Brandon Smith (6-6, 206) is a transfer from Minnesota who sat out last season.
The four freshmen who join the Horned Frogs are backcourt players. Kevin Butler, (#24), 6-5, was rated as the 16th-best prospect in Texas as a senior out of Duncanville High, and 6-6 Logan Lancon was the 43rd best out of Houston. Butler uses his size to his advantage. He can post up and rebound and also has shooting range to the three-point line.
Lancon, too, can score in several ways. He can jump and finish in traffic, knows how to create his own shot off the bounce and also moves without the ball. He’s got three-point range.
Ronnie Moss, 6-2, averaged 14 points and six assists per game at Fort Worth’s Life Christian Academy.
One player who could see immediate playing time is 6-2 Kavon Rose (#12) who was ranked as the fourth-best high school prospect in Michigan as a senior. Last season he averaged 22 points, nine rebounds, six steals and five assists for Detroit Finney High School. Rose originally signed with Oregon State, but was let out of his scholarship when coach John Jay was fired.
BLUE RIBBON ANALYSIS
It’s difficult to predict what TCU will do this season with a new coach and several new players.

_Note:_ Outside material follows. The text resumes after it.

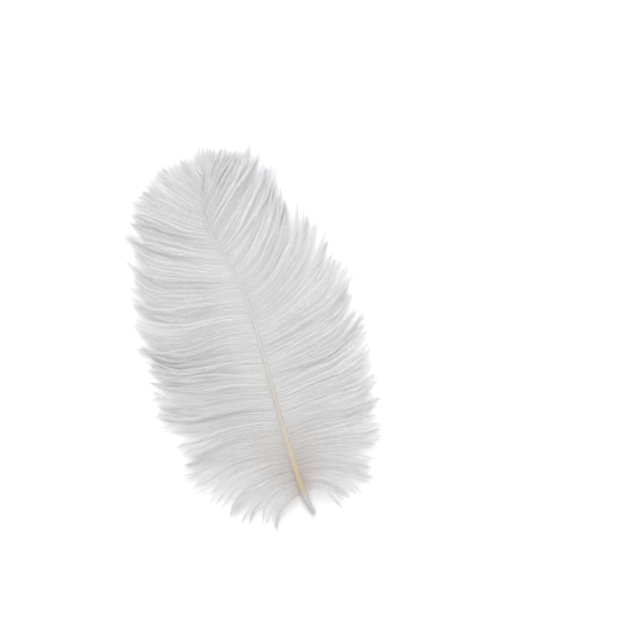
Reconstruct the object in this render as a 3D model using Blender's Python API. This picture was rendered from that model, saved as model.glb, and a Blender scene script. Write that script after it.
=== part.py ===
"""One white ostrich feather, lying on a flat surface with its grooved side up.

Metres, +Z up. The feather's long axis is +Y, from the cut quill end to the plume's tip, and the
surface that it rests on is z = 0. The shaft and the locks of barbs grew as one piece, so they are
joined into one solid, named feather. Each lock stands for a tuft of barbs that cling together.
"""

import math
import random

import bmesh
import bpy
from mathutils import Vector

# The curves below start at the quill's cut end. This is the middle of the feather's box from there,
# and the solids are moved by it, so that the origin is in the middle of what the feather rests on.
MIDDLE_X = -0.0048
MIDDLE_Y = 0.0995

# The shaft's centreline as (across, along, height): straight, then a sway to the left and back.
SHAFT_LINE = (
    (0.0000, 0.000, 0.0012),
    (-0.0024, 0.014, 0.0024),
    (-0.0028, 0.045, 0.0066),
    (-0.0022, 0.085, 0.0100),
    (-0.0022, 0.118, 0.0112),
    (-0.0062, 0.139, 0.0108),
    (-0.0112, 0.159, 0.0096),
    (-0.0094, 0.174, 0.0080),
    (-0.0045, 0.188, 0.0056),
)
SHAFT_RINGS = 36
SHAFT_SIDES = 14
QUILL_RADIUS = 0.0017
QUILL_END_RADIUS = 0.0012
QUILL_BORE_RADIUS = 0.00085
QUILL_BORE_DEPTH = 0.007
SHAFT_TIP_RADIUS = 0.00022
SHAFT_TAPER = 1.35
# The round quill becomes a grooved shaft between these two heights along the feather.
QUILL_TOP = 0.010
GROOVE_START = 0.022
GROOVE_DEPTH = 0.26
GROOVE_HALF_ANGLE = math.radians(30)
SHAFT_FLATNESS = 0.82
# A cross-section is square to the line between the shaft's centres this far before and after it.
TANGENT_REACH = 0.002
BISECTIONS = 24

# The flow of the barbs, at stations along the shaft. For the left vane and then for the right one:
# the heading at the root, in the middle and at the tip, in degrees from the feather's long axis,
# and the length.
FLOW = (
    (0.014, (98, 124, 158, 0.026), (100, 124, 156, 0.024)),
    (0.024, (84, 104, 130, 0.044), (90, 106, 126, 0.040)),
    (0.038, (76, 88, 100, 0.057), (86, 92, 98, 0.051)),
    (0.071, (77, 82, 64, 0.064), (84, 80, 72, 0.058)),
    (0.088, (78, 86, 56, 0.064), (83, 77, 63, 0.059)),
    (0.102, (77, 98, 46, 0.066), (82, 72, 55, 0.060)),
    (0.113, (76, 90, 40, 0.064), (80, 68, 48, 0.061)),
    (0.126, (77, 76, 36, 0.060), (77, 63, 43, 0.061)),
    (0.140, (76, 64, 42, 0.055), (74, 60, 40, 0.058)),
    (0.158, (68, 56, 42, 0.044), (64, 55, 42, 0.051)),
    (0.175, (46, 40, 32, 0.028), (50, 44, 36, 0.031)),
    (0.183, (30, 27, 24, 0.018), (38, 33, 28, 0.019)),
    (0.188, (10, 9, 8, 0.0125), (20, 17, 15, 0.013)),
)
LEFT = -1
RIGHT = 1
# Shares of a barb's length: it turns to its middle heading up to the first, and to its tip's
# heading from the second.
FIRST_BEND_END = 0.45
SECOND_BEND_START = 0.35
BARB_STEPS = 24

# Barbs rise out of the shaft, arch over, most of all near it, and come down on the surface. Short
# ones arch less.
ARCH_HEIGHTS = (0.0070, 0.0038, 0.0058, 0.0026)
ARCH_LEAN = 0.3
FULL_ARCH_LENGTH = 0.055
TIP_HEIGHT = 0.0007

LOCKS_PER_SIDE = 30
LOCK_RINGS = 8
LOCK_HALF_WIDTH = 0.0041
LOCK_HALF_THICKNESS = 0.00085
# A lock shorter than this is narrower in proportion.
FULL_WIDTH_LENGTH = 0.040
LOCK_ROOT_WIDTH = 1.2
LOCK_ROOT_THICKNESS = 0.45
LOCK_TIP_WIDTH = 0.08
# A lock widens from its root up to this share of its length, and narrows from the next one.
LOCK_SPREAD_END = 0.14
LOCK_TAPER_START = 0.55
LOCK_THINNING = 0.6
# A lock's cross-section, in half widths across and half thicknesses up.
LOCK_PROFILE = ((1, 0), (0.5, 1), (-0.5, 1), (-1, 0), (-0.5, -1), (0.5, -1))
LOCK_TANGENT_SHARE = 0.04
LENGTH_VARIATION = 0.06
HEADING_VARIATION = math.radians(4)
SEED = 11

BARB_WHITE = (0.80, 0.80, 0.79, 1.0)


def clear_scene():
    for obj in list(bpy.data.objects):
        bpy.data.objects.remove(obj)


def smooth(share):
    share = min(1.0, max(0.0, share))
    return share * share * (3 - 2 * share)


def spline_point(points, position):
    """A point of the Catmull-Rom curve through points, where position counts them from 0."""
    last = len(points) - 1
    index = min(int(position), last - 1)
    t = position - index
    before, start, end, after = (
        Vector(points[min(max(index + step, 0), last)]) for step in (-1, 0, 1, 2)
    )
    return 0.5 * (
        2 * start
        + (end - before) * t
        + (2 * before - 5 * start + 4 * end - after) * t**2
        + (3 * start - before - 3 * end + after) * t**3
    )


def shaft_point(along):
    """The shaft's centre at a distance along the feather from the cut quill end."""
    heights = [point[1] for point in SHAFT_LINE]
    along = min(max(along, heights[0]), heights[-1])
    index = max(i for i in range(len(heights) - 1) if heights[i] <= along)
    low, high = 0.0, 1.0
    for _ in range(BISECTIONS):
        middle = (low + high) / 2
        if spline_point(SHAFT_LINE, index + middle).y < along:
            low = middle
        else:
            high = middle
    return spline_point(SHAFT_LINE, index + low)


def shaft_radius(along):
    """Half the shaft's width: a quill that widens from its cut end, then a taper to a fine tip."""
    if along < QUILL_TOP:
        return QUILL_END_RADIUS + (QUILL_RADIUS - QUILL_END_RADIUS) * smooth(along / QUILL_TOP)
    share = min(1.0, (along - QUILL_TOP) / (SHAFT_LINE[-1][1] - QUILL_TOP))
    return SHAFT_TIP_RADIUS + (QUILL_RADIUS - SHAFT_TIP_RADIUS) * (1 - share) ** SHAFT_TAPER


def flow_at(along, side):
    """Headings at the root, middle and tip and the length of the barbs that leave the shaft there."""
    stations = [row[0] for row in FLOW]
    along = min(max(along, stations[0]), stations[-1])
    index = max(i for i in range(len(stations) - 1) if stations[i] <= along)
    share = smooth((along - stations[index]) / (stations[index + 1] - stations[index]))
    column = 1 if side == LEFT else 2
    start, end = FLOW[index][column], FLOW[index + 1][column]
    *headings, length = (a + (b - a) * share for a, b in zip(start, end))
    return *(math.radians(heading) for heading in headings), length


def barb_line(along, side, arch, length_scale, turn):
    """Points of a barb's centreline, from inside the shaft to its tip."""
    root, middle, tip, length = flow_at(along, side)
    start = shaft_point(along)
    arch *= min(1.0, length / FULL_ARCH_LENGTH)
    step = length * length_scale / BARB_STEPS
    x, y = start.x, start.y
    points = []
    for i in range(BARB_STEPS + 1):
        q = i / BARB_STEPS
        height = start.z * (1 - smooth(q)) + TIP_HEIGHT * smooth(q)
        height += arch * math.sin(math.pi * q) * (1 + ARCH_LEAN * (1 - 2 * q))
        points.append(Vector((x, y, max(height, TIP_HEIGHT))))
        heading = root + turn
        heading += (middle - root) * smooth(q / FIRST_BEND_END)
        heading += (tip - middle) * smooth((q - SECOND_BEND_START) / (1 - SECOND_BEND_START))
        x += side * math.sin(heading) * step
        y += math.cos(heading) * step
    return points


def point_on(points, share):
    """A point at a share of the way along a list of points."""
    position = share * (len(points) - 1)
    index = min(int(position), len(points) - 2)
    return points[index].lerp(points[index + 1], position - index)


def loft(mesh, rings):
    """A closed skin over rings of points. A last ring of one point closes its end as a cone."""
    made = [[mesh.verts.new(point) for point in ring] for ring in rings]
    for first, second in zip(made, made[1:]):
        for i in range(len(first)):
            j = (i + 1) % len(first)
            if len(second) == 1:
                mesh.faces.new((first[i], first[j], second[0]))
            else:
                mesh.faces.new((first[i], first[j], second[j], second[i]))
    mesh.faces.new(reversed(made[0]))
    if len(made[-1]) > 1:
        mesh.faces.new(made[-1])
    bmesh.ops.recalc_face_normals(mesh, faces=mesh.faces)


def object_from(mesh, name, material):
    data = bpy.data.meshes.new(name)
    mesh.to_mesh(data)
    mesh.free()
    data.materials.append(material)
    obj = bpy.data.objects.new(name, data)
    bpy.context.scene.collection.objects.link(obj)
    return obj


def white_keratin():
    material = bpy.data.materials.new("white_keratin")
    material.use_nodes = True
    surface = material.node_tree.nodes["Principled BSDF"]
    surface.inputs["Base Color"].default_value = BARB_WHITE
    surface.inputs["Roughness"].default_value = 0.8
    surface.inputs["Metallic"].default_value = 0.0
    return material


def shaft_ring(along, radius):
    """One cross-section of the shaft, square to its centreline, with the groove on top."""
    centre = shaft_point(along)
    forward = (shaft_point(along + TANGENT_REACH) - shaft_point(along - TANGENT_REACH)).normalized()
    across = forward.cross(Vector((0, 0, 1))).normalized()
    up = across.cross(forward)
    grooved = smooth((along - QUILL_TOP) / (GROOVE_START - QUILL_TOP))
    flat = 1 - (1 - SHAFT_FLATNESS) * grooved
    ring = []
    for i in range(SHAFT_SIDES):
        angle = 2 * math.pi * i / SHAFT_SIDES + math.pi / 2
        off_top = abs((angle - math.pi / 2 + math.pi) % (2 * math.pi) - math.pi)
        dip = grooved * GROOVE_DEPTH * (1 - smooth(off_top / GROOVE_HALF_ANGLE))
        size = radius * (1 - dip)
        ring.append(centre + across * (size * math.cos(angle)) + up * (size * flat * math.sin(angle)))
    return ring


def make_shaft(material):
    """The quill, with its hollow cut end, and the shaft that it grows into."""
    bore = [shaft_ring(along, QUILL_BORE_RADIUS) for along in (QUILL_BORE_DEPTH, 0)]
    heights = [SHAFT_LINE[-1][1] * i / SHAFT_RINGS for i in range(SHAFT_RINGS + 1)]
    outside = [shaft_ring(along, shaft_radius(along)) for along in heights]
    mesh = bmesh.new()
    loft(mesh, bore + outside)
    return object_from(mesh, "feather", material)


def lock_rings(points, shaft_size, width_scale):
    """Flattened six-sided rings along a lock, from a root within the shaft to its pointed tip."""
    root_width = LOCK_ROOT_WIDTH * shaft_size
    root_thickness = LOCK_ROOT_THICKNESS * shaft_size
    rings = []
    for i in range(LOCK_RINGS):
        q = i / LOCK_RINGS
        centre = point_on(points, q)
        ahead = point_on(points, min(1.0, q + LOCK_TANGENT_SHARE))
        forward = ahead - point_on(points, max(0.0, q - LOCK_TANGENT_SHARE))
        across = forward.cross(Vector((0, 0, 1))).normalized()
        up = across.cross(forward).normalized()
        spread = smooth(q / LOCK_SPREAD_END)
        narrow = 1 - (1 - LOCK_TIP_WIDTH) * smooth((q - LOCK_TAPER_START) / (1 - LOCK_TAPER_START))
        half_width = (root_width + (LOCK_HALF_WIDTH * width_scale - root_width) * spread) * narrow
        half_thickness = root_thickness + (LOCK_HALF_THICKNESS - root_thickness) * spread
        half_thickness *= 1 - LOCK_THINNING * q
        ring = [
            centre + across * (half_width * out) + up * (half_thickness * rise)
            for out, rise in LOCK_PROFILE
        ]
        rings.append([Vector((p.x, p.y, max(p.z, 0.0))) for p in ring])
    rings.append([points[-1]])
    return rings


def make_locks(material):
    """The locks of both vanes, as helper solids that the feather is joined from."""
    chance = random.Random(SEED)
    collection = bpy.data.collections.new("locks")
    bpy.context.scene.collection.children.link(collection)
    first, last = FLOW[0][0], FLOW[-1][0]
    for side, name in ((LEFT, "left"), (RIGHT, "right")):
        for i in range(LOCKS_PER_SIDE):
            share = (i + 0.5 * (side == RIGHT)) / (LOCKS_PER_SIDE - 0.5)
            along = first + (last - first) * share
            points = barb_line(
                along,
                side,
                arch=ARCH_HEIGHTS[i % len(ARCH_HEIGHTS)],
                length_scale=1 + LENGTH_VARIATION * chance.uniform(-1, 1),
                turn=HEADING_VARIATION * chance.uniform(-1, 1),
            )
            width_scale = min(1.0, flow_at(along, side)[-1] / FULL_WIDTH_LENGTH)
            mesh = bmesh.new()
            loft(mesh, lock_rings(points, shaft_radius(along), width_scale))
            lock = object_from(mesh, f"lock_{name}_{i + 1:02d}", material)
            bpy.context.scene.collection.objects.unlink(lock)
            collection.objects.link(lock)
            lock.hide_render = True
            lock.display_type = "WIRE"
            lock.location = (-MIDDLE_X, -MIDDLE_Y, 0)
    return collection


def main():
    clear_scene()
    material = white_keratin()
    feather = make_shaft(material)
    feather.location = (-MIDDLE_X, -MIDDLE_Y, 0)
    join = feather.modifiers.new("join_locks", "BOOLEAN")
    join.operation = "UNION"
    join.solver = "EXACT"
    join.operand_type = "COLLECTION"
    join.collection = make_locks(material)


main()
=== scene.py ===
"""A loose white ostrich feather, lying on a pale floor with its grooved side up.

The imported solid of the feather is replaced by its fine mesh: the shaft with its hollow quill, and
about 300 barbs with their barbules, in place of the solid's locks. Metres, +Z up. +Y runs from the
quill's cut end to the plume's tip, and +X is the right vane's side.
"""

import math
import random

import bpy
import numpy as np
from mathutils import Matrix, Vector


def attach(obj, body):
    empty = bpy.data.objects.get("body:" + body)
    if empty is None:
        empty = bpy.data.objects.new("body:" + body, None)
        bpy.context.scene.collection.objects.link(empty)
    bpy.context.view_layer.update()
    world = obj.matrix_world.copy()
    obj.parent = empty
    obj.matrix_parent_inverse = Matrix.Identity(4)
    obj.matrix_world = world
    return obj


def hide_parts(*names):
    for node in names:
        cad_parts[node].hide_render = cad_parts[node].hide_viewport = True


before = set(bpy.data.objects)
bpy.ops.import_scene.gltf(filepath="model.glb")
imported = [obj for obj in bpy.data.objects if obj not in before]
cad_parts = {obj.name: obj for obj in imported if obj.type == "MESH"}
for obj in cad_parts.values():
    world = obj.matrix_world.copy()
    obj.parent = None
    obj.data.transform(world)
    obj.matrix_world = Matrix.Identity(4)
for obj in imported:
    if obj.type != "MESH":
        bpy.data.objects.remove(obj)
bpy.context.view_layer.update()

# The curves start at the quill's cut end. Solid and mesh are both moved by the solid's middle.
MIDDLE = np.array((-0.0048, 0.0995, 0.0))

# The shaft's centreline as (across, along, height): straight, then a sway to the left and back.
SHAFT_LINE = np.array((
    (0.0000, 0.000, 0.0012),
    (-0.0024, 0.014, 0.0024),
    (-0.0028, 0.045, 0.0066),
    (-0.0022, 0.085, 0.0100),
    (-0.0022, 0.118, 0.0112),
    (-0.0062, 0.139, 0.0108),
    (-0.0112, 0.159, 0.0096),
    (-0.0094, 0.174, 0.0080),
    (-0.0045, 0.188, 0.0056),
))
SHAFT_END = SHAFT_LINE[-1, 1]
SHAFT_RINGS = 420
SHAFT_SIDES = 48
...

But if Christian’s record is any indication, it won’t take long for him to win in Fort Worth.
He won at least 20 games in each of his six seasons at Kent State, which was one of six teams in the country to do that. Duke, Kansas, Florida, Gonzaga and Creighton are the others.
Christian was the first MAC coach to accomplish that feat, and his .704 winning percentage is the best in conference history.
Christian was 79-28 in conference games, including 40-10 the last three seasons.
Known as a hard-nosed coach who likes his teams to play physically, Christian may not be able to do that completely in his first season. He got a taste of what the Mountain West has to offer as UNLV beat Kent State, 71-58, in the first round of the NCAA Tournament last season.
It was UNLV that ended TCU’s season with an 89-88 victory in the first round of the MWC Tournament.
“This is a great league with great coaches,” Christian said. “I think it is one of the more underrated leagues in the nation. There are a lot of great programs and great players.”